As Congress works to put our nation's fiscal house in order, its leaders and members should not leave Washington until they have fulfilled another of their critical obligations: to provide aid to the Northeast, a region facing unprecedented damage and devastation.
Time and again, members of our states' congressional delegations have joined with our neighbors to send hundreds of billions of dollars in aid to battered regions across our great nation.
They did so in the spirit of compassion, recognizing that in times of crisis no region, state or single American should have to stand alone or be left to fend for themselves.
Hurricane Sandy dealt our region a once-unthinkable blow.
The numbers are painful: hundreds of thousands of homes and businesses damaged or destroyed, thousands still left homeless or displaced, tens of billions of dollars in economic loss, the nation's largest transit system crippled, and hundreds of miles of coastline ravaged.
Sandy blew through our nation's most densely populated region: The affected states are home to more than 50 million people, or one out of every six Americans. More than 17.5 million Americans were directly affected by the storm.
While Sandy's power and destruction were an unprecedented event for our region, natural disasters have brought tragedy to every corner of our nation at some point. Mother Nature's wrath has affected millions of American families and businesses.

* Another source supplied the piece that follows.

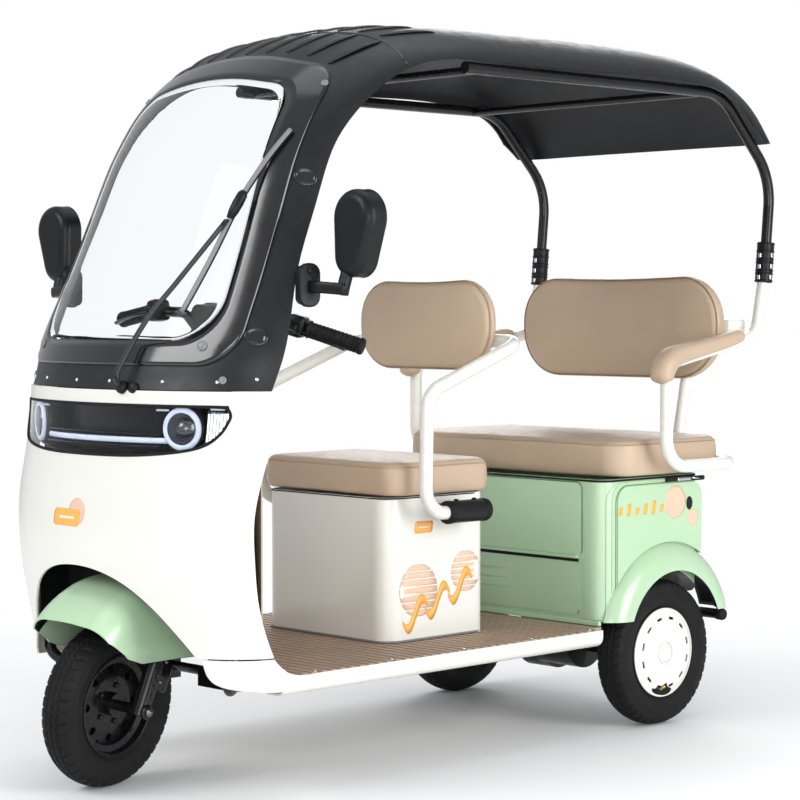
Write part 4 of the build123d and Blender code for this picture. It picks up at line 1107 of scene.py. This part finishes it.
def wheel_arches():
    centre = STEER @ at(0, -0.79, WHEEL_RADIUS)
    axle = (STEER.to_3x3() @ Vector((1, 0, 0))).normalized()
    # painted shade: the front guard, the rear guards and the rear body's wheel wells go matt black on faces
    # towards the wheel
    shade_inside("guard_green", centre, axle)
    shade_inside("flare_green", at(0, FLARE_Y, FLARE_Z))
    shade_inside("body_green", at(0, REAR_AXLE_Y, WHEEL_RADIUS), limit=0.262)
    paint("front_fender", "guard_green")
    paint("rear_fenders", "flare_green")
    paint("rear_body", "body_green")
    # skirts that carry the front guard's lower edge past the fork
    line = [(-0.905, 0.3125), (-0.86, 0.297), (-0.7, 0.291), (-0.64, 0.2895), (-0.64, 0.33), (-0.7, 0.34),
            (-0.79, 0.344), (-0.88, 0.338), (-0.915, 0.32)]
    parts = []
    for s in (1, -1):
        outer = [at(s * 0.1162, y, z) for y, z in line]
        inner = [at(s * 0.1132, y, z) for y, z in line]
        n = len(line)
        faces = [tuple(range(n)), tuple(n + k for k in range(n))[::-1]]
        parts.append((outer + inner, faces + rim_faces(list(range(n)), n)))
    piece("front_guard_skirts", *steered(join(parts)), "green_plastic", "steering", smooth=False)
    # black wall that closes the tail of each rear arch, and the foot of the front wheel's liner
    parts = []
    inner, outer, cols, rows = 0.2262, 0.229, 13, 7
    for s in (1, -1):
        sheet = []
        for r in (inner, outer):
            for k in range(cols):
                a = radians(17.2 + 36 * k / (cols - 1))
                sheet += [at(s * (0.306 + 0.0765 * j / (rows - 1)), FLARE_Y + r * cos(a), FLARE_Z + r * sin(a))
                          for j in range(rows)]
        parts.append((sheet, sheet_faces(cols, rows)))
        a = radians(28)
        spot = at(s * 0.352, FLARE_Y + 0.226 * cos(a), FLARE_Z + 0.226 * sin(a))
        parts.append(hoop([(0.0055, 0.0), (0.0085, 0.0012), (0.0085, -0.001), (0.0055, -0.0012)], spot,
                          (0, -cos(a), -sin(a)), 20))
    piece("arch_walls", *join(parts), "black_plastic")
    plan = smooth_path([(-0.308, -0.712, 0), (-0.246, -0.612, 0), (-0.14, -0.5395, 0), (0, -0.517, 0),
                        (0.14, -0.5395, 0),
                        (0.246, -0.612, 0), (0.308, -0.712, 0)], 8)
    verts, faces = [], []
    for p in plan:
        for y, z in ((0.0, 0.26), (0.0, 0.304), (0.0025, 0.304), (0.0025, 0.26)):
            verts.append(at(p.x, p.y + y, z))
    n = len(plan)
    for k in range(n - 1):
        faces += [(4 * k + j, 4 * k + (j + 1) % 4, 4 * k + 4 + (j + 1) % 4, 4 * k + 4 + j) for j in range(4)]
    faces += [(0, 1, 2, 3), (4 * n - 1, 4 * n - 2, 4 * n - 3, 4 * n - 4)]
    piece("liner_foot", verts, faces, "black_plastic")


wheel_arches()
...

Storms and disasters lay waste to communities and deliver damage far beyond the resources and capacity of any single state to recover on its own. This is why Congress has always come to the assistance of Americans facing a recovery effort of this scale.
Two weeks after Hurricane Katrina blew through the Gulf Coast in 2005, Congress approved more than $62 billion in federal aid. One month after Hurricanes Ike and Gustav in 2008, Congress approved more than $20 billion in aid for storms that wrought $35 billion in damage.
This marks the seventh week since Sandy made landfall. And Congress has yet to act.